I told my mother in law that my while my pork vindaloo was cooking inside the box, this cauliflower dish was cooking outside the box. You see, not only had I never made this dish, I also had never cooked cauliflower before, let alone cooked an Indian cauliflower dish.
So I was flying blind to some extent, counting on the vindaloo to rescue me if it all went down the tube.
Luckily that was not needed.
This dish complemented the pungent vindaloo well, as it is a mild dish. The peas–not native to India as I have recently learned, but oh such a perfect and welcome addition to the family–are perfect in this, making me think maybe cauliflower, like potatoes, cry out for peas in Indian cuisine.
You might be tempted to reduce the ghee in this dish. Do not, or at least not by much (or you could try mixing it with oil). Just think of the cauliflower as being served in a butter sauce–the ghee is crucial to the success of the dish. It is the nutty, tasty conduit for the other flavors in the dish.
**Special thanks again to my mother in law for taking all of these photos.**
Gobhi Hari Matar Sabji (Sauteed Cauliflower & Green Peas)
Adapted from Lord Krishna’s Cuisine: The Art Of Indian Vegetarian Cooking, Yamuna Devi
4 T ghee
1 T minced ginger
1 1/2 t cumin seeds
1 bay leaf (she also suggests curry leaves, since I was out of town the bay leaf was easier)
1 large (about 3 lbs) cauliflower head, trimmed, cored and cut into flowerets
1/2 t turmeric
heaping 1/4 t cayenne or paprika
1/4 cup chopped cilantro, split in half
1 1/2 cups peas (I used frozen, if using fresh add them earlier)
2-4 T water
1/2 t salt, plus more to taste
1/3 cup plain whole fat or low fat yogurt (I used whole fat but I think low fat would work)
Make sure your pot is large enough to comfortably hold the cauliflower–and to be able to stir and toss it. Devi calls for at least a 5 qt pot. Heat the ghee in the pot until it is hot but not smoking. Add the cumin seeds and bay leaf and roast them in tho oil until they have darkened and are fragrant. Add the ginger and fry it for about one minute, stirring. Add the cauliflower and stir-fry it, tossing, for a minute. Sprinkle it with the cilantro, turmeric and cayenne/paprika. Stir fry until the cauliflower has lightly browned.
Add the water (and fresh peas if using fresh), cover and reduce the heat to low. Cook for 15-20 minutes, stirring occasionally. Add the frozen peas for the last 4 minutes of cooking. When the cauliflower is tender-crisp, turn off the heat and add the remaining cilantro and the yogurt, and toss. Taste for salt.
Amy says
Congratulations on cooking cauliflower! Hands down it is Yael’s favorite — you will have to invite her over…. 😉 I love it the Indian way too, especially with peas, and even better with paneer!
Josie says
oooooo this looks like an Indian dish I could make at home and love!
Elyse says
Looks like a total success–your first time working with cauliflower!! I love the looks of this dish. Man, Indian food is my fav. Great job!! Way to step “outside” the box.
Simran says
Did you really say you are making this the first time?

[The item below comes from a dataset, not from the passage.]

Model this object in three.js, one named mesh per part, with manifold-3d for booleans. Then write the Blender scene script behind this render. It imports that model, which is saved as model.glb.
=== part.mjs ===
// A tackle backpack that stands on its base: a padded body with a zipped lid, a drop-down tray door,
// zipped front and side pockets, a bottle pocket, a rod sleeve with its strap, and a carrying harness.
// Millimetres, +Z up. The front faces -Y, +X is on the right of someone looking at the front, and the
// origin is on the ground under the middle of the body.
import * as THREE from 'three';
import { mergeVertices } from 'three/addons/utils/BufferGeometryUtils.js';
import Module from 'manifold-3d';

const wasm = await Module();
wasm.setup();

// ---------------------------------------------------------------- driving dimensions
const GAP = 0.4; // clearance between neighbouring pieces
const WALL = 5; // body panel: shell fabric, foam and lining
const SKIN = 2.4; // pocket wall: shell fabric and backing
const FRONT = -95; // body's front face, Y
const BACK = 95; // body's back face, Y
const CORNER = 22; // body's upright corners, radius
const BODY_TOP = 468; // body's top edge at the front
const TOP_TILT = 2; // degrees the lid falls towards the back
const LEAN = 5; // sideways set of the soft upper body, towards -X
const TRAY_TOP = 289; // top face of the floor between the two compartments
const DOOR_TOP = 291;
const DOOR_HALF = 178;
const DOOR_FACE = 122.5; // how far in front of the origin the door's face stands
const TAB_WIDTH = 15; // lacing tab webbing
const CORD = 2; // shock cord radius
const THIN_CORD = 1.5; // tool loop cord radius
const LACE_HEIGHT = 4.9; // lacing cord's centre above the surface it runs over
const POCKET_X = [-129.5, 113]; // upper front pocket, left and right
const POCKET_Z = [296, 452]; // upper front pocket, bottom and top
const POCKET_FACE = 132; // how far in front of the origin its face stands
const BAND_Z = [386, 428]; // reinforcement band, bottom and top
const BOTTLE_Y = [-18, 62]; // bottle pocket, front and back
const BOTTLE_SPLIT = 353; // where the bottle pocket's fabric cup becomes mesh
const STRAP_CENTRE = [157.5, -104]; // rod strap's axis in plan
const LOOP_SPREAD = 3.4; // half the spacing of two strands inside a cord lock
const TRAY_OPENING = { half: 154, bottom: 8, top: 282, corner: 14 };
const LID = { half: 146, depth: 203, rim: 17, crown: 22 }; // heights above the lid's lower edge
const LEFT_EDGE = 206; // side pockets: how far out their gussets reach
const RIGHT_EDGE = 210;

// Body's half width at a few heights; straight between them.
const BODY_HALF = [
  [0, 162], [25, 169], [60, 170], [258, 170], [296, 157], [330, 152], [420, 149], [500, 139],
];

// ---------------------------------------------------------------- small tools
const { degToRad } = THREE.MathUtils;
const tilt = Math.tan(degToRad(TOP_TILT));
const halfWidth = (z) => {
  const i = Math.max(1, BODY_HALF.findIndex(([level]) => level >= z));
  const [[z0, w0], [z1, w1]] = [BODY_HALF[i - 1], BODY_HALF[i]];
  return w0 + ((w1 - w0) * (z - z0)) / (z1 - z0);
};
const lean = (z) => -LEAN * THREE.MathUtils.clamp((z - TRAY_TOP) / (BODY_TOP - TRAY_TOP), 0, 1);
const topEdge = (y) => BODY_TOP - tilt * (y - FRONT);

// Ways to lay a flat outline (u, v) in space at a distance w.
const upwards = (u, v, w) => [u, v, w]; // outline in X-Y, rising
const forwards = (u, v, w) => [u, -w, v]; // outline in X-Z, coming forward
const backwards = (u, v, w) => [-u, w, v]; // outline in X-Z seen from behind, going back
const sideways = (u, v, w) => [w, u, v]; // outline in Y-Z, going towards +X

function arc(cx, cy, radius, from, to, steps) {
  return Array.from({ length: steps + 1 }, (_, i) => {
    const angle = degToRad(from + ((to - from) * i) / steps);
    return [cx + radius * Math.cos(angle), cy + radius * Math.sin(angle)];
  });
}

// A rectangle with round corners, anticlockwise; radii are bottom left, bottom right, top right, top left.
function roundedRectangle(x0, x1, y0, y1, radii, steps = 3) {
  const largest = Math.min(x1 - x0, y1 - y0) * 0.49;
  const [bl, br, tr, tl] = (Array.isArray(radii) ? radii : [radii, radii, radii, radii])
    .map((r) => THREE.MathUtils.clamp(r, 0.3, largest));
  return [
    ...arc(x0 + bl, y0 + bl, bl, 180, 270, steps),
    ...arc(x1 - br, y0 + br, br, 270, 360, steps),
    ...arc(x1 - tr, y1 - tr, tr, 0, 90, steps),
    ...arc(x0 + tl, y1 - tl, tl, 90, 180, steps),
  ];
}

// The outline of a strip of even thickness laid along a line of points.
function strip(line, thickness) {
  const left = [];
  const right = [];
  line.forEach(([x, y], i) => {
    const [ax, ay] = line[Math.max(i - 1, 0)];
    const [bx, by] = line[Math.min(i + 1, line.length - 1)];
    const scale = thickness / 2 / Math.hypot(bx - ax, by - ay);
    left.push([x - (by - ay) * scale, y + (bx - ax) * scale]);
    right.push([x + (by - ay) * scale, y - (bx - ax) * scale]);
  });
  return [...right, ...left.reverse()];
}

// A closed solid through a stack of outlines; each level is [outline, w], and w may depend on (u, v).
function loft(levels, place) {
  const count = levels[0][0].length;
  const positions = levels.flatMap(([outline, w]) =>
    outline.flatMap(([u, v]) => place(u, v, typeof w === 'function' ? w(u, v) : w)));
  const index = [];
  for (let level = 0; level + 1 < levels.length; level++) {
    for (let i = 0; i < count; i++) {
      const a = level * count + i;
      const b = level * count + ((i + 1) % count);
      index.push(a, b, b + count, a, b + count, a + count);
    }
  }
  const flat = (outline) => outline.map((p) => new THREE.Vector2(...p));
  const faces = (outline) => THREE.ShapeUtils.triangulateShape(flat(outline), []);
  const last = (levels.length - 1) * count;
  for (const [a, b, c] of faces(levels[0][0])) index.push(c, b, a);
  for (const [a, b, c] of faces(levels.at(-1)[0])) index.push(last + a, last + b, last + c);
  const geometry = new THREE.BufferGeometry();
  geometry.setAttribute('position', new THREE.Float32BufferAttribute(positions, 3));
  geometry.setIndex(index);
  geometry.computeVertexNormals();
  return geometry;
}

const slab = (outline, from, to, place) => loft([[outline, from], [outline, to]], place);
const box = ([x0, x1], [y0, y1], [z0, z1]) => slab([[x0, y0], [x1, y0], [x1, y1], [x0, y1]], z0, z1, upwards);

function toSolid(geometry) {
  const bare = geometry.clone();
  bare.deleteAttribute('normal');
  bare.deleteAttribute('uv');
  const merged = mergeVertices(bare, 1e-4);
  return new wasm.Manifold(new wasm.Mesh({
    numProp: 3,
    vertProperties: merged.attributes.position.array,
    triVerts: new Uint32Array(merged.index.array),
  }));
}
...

This is a winter staple for us, and yours looks perfect.
Susan @ SGCC says
I happen to love cauliflower and I always order this dish at my fave Indian restaurant. You did a great job with it. It looks perfect!
Anonymous says
I cannot believe you have NEVER cooked cauliflower before!
Natalie
noble pig says
Wow, you had never cooked cauliflower! This sounds delicious!
AndreaQ says
I love Indian food-especially when you can make it at home! Will have to try this!
Robin Sue says
I am slowly getting into Indian cooking and this sounds like sonething I can do. I have all the spices so it would work for me!
Gourmet Mama says
Hey, that looks like something my own boys might want to sink their teeth into. Not to mention mine. And like everyone, I can't believe you've never cooked cauliflower before. You did an amazing job!
magpie says
This looks great, but there's way too many ingredients for someone as lazy as me. I usually just saute cooked cauliflower florets in a little oil, with thinly sliced onions and crushed red chillies. Cauliflower tastes great sauteed.
Mmm vindaloo sounds yummy. Must look if you've posted a vindaloo recipe! Would love to try that out someday when I'm feeling adventurous!
cahanbury says
I've been spying on this recipe for some time now. Tonight I finally made it. My husband actually said, "oh my gosh, this is soooo good." It was SO easy to make. Thanks so much for this tasty recipe!!